It’s a quarter to three on a Sunday. It’s the first day of July and among so many things that I am thinking about, I am thinking how fast this year has gone by. Already, we have arrived at the seventh month of the calendar. The weather has only just begun to get hot, and the nights possess that cool balminess that carries with it a scent of earth and metropolitan grit. I’m only twenty-three. He is only half a year older than I am, but when I look at him I see a man; when I look at myself I still see a boy.
A year and a half it’s been since I last laid my eyes on him. Eighteen long months have elapsed since I slept by his side on that cold December night. I awoke before him the following morning; both of us naked, and he lay there asleep facing me. So blissful and calm and dreamy he appeared. Having stirred, I seemed also to have disrupted him from sleep just enough for him to curl up closer to me, onto my chest. I breathed him in and I felt just as happy and serene as he looked in his slumber. My hands found their way to the sandy blonde gold atop his head and pushed it back from his forehead, my fingers entwined in its soft fullness, and I know I must have been smiling rather dopily, but I didn’t care. I stroked his hair because I just wanted to make him feel safe and wanted. I remember thinking that I had succeeded, and then I knew I had because his words affirmed it. In a groggy-sleepy whisper he told me that it felt so nice and continued to doze.
I was scheduled to work at noon that day. The alarm I set had not gone off yet, so I was savoring these moments before it did and I had to get ready to leave. I didn’t want to go, but I had to. I showered, got dressed and we shared a cigarette together on his stoop before I went on my way. I sat close to him because I am always cold. We spoke about the day ahead. I remember we landed on the subject of my cynicism towards people. It’s easy to develop that sense of aversion, I think – especially in New York. He told me that he once felt the same way, but that there came a point where he made a decision to stop; he would change. He would look at everything day to day with love. He would wish every passerby the best day, and hope that in return his positivity would pay off. He told me that it worked for him. You may be able to imagine how skeptical I was about it all, but something about him made me want to try it too. There was so much that I wanted to try, so much that I wanted to learn from him. Our cigarettes were all but ash at that point, and it was time for me to start my commute. A long embrace later, I turned and walked away. I didn’t know I would not see him again until this past Thursday.

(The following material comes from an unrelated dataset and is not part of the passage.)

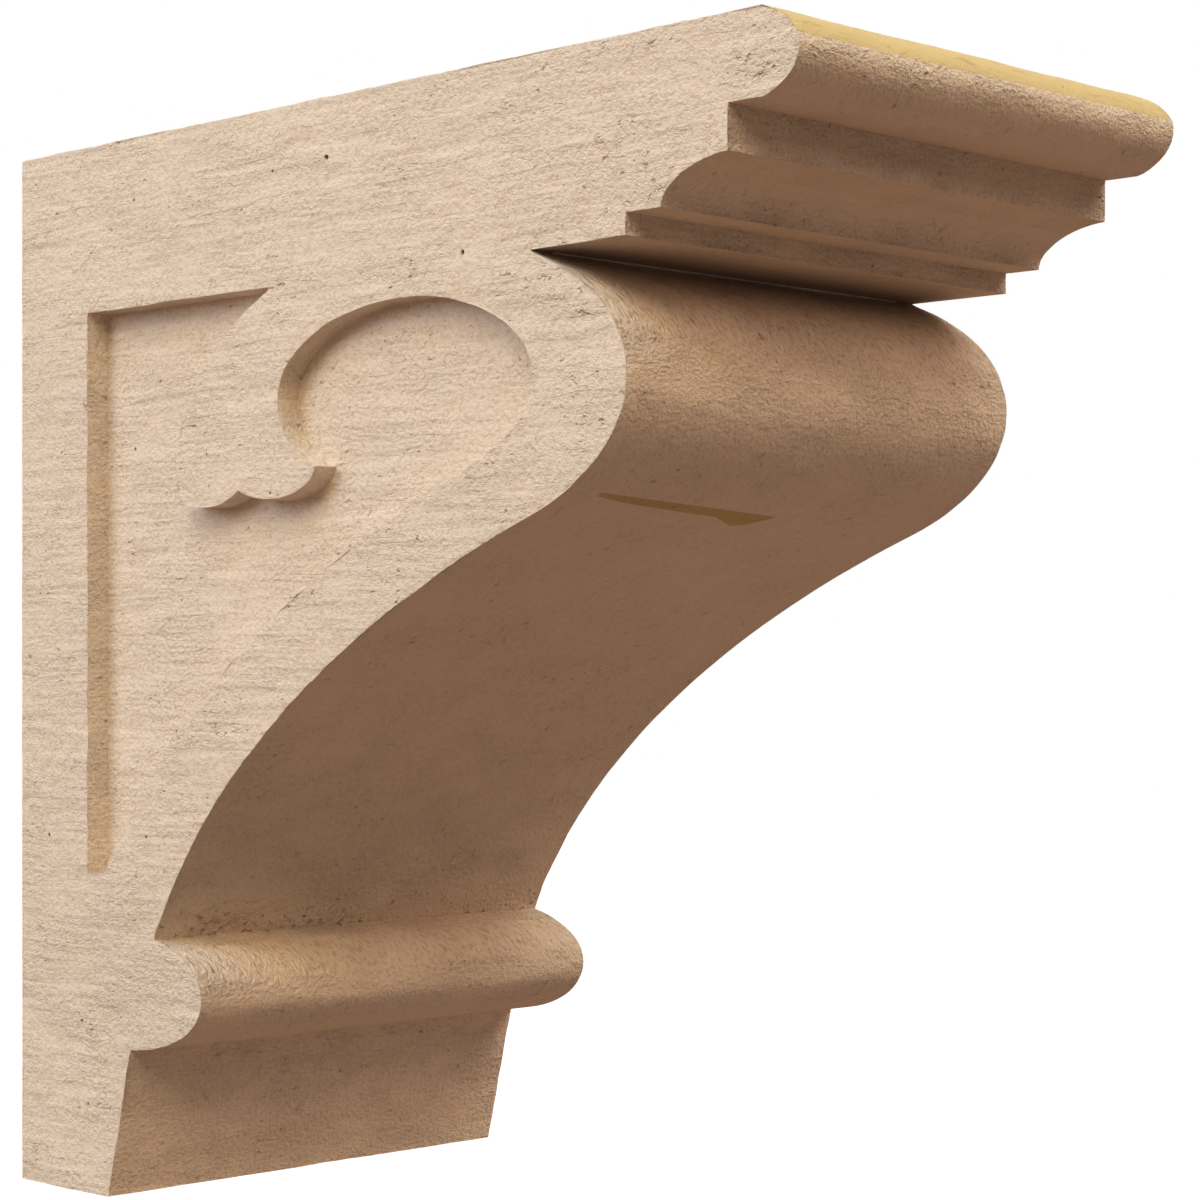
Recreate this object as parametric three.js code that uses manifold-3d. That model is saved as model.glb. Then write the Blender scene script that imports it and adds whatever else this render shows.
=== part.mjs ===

Five hundred and forty-five days after that embrace, I spent carrying around this shot in the heart. I wondered what happened for so long after the fact. I sent him messages. I called him. I cried. He knew how I felt because I kept telling him, but nothing. There was nothing that he gave me. Over time I gave up. I had to. I had to come to the decision that if he could not reciprocate what I was putting out there for him, that if he could so easily just shut the book on me, then I had to do the same. Being sad is not a way to live. Quite frankly it just doesn’t get you shit. More so than that it just takes away. For me it took away my appetite, my will to be awake for longer than I absolutely had to. It took away any shred of hope that there was someone out there for me, who wanted me for me, and every single ounce of neurosis, social-awkwardness, self-consciousness, trivialism, cynicism, and sarcasm that I possess. Hopeless. I felt hopeless.
But life is funny, isn’t it? It is! All this time elapsed, and all hopes of ever seeing him or stroking his hair, or of looking up from my plate and across at him to catch his gaze on me – my breath stolen by it – gone, and yet there we sat, together, him and I under a bridge with the breeze gathering around us. He doesn’t deserve me he said. He doesn’t come from anything good he explained. He ran because he was afraid. I was too much and I scared him. He felt something that he never felt before and it petrified him so much that all he could do was run because running was all he’s ever known how to do. Life has not been kind to him. His family isn’t ideal. He said I deserve a prince, but the he, he was only a mere trailer park kid. He had no right to ask anything of me. He didn’t know how I could ever trust him again after the way he acted. He explained it all, and I finally had the answers to all the questions that had ever swam through my head about him and I. Know that I felt nothing but happiness with you, he told me. Surely he must know that I had felt exactly the same way.
That day under The Hell’s Gate bridge was the last time I ever saw Eric.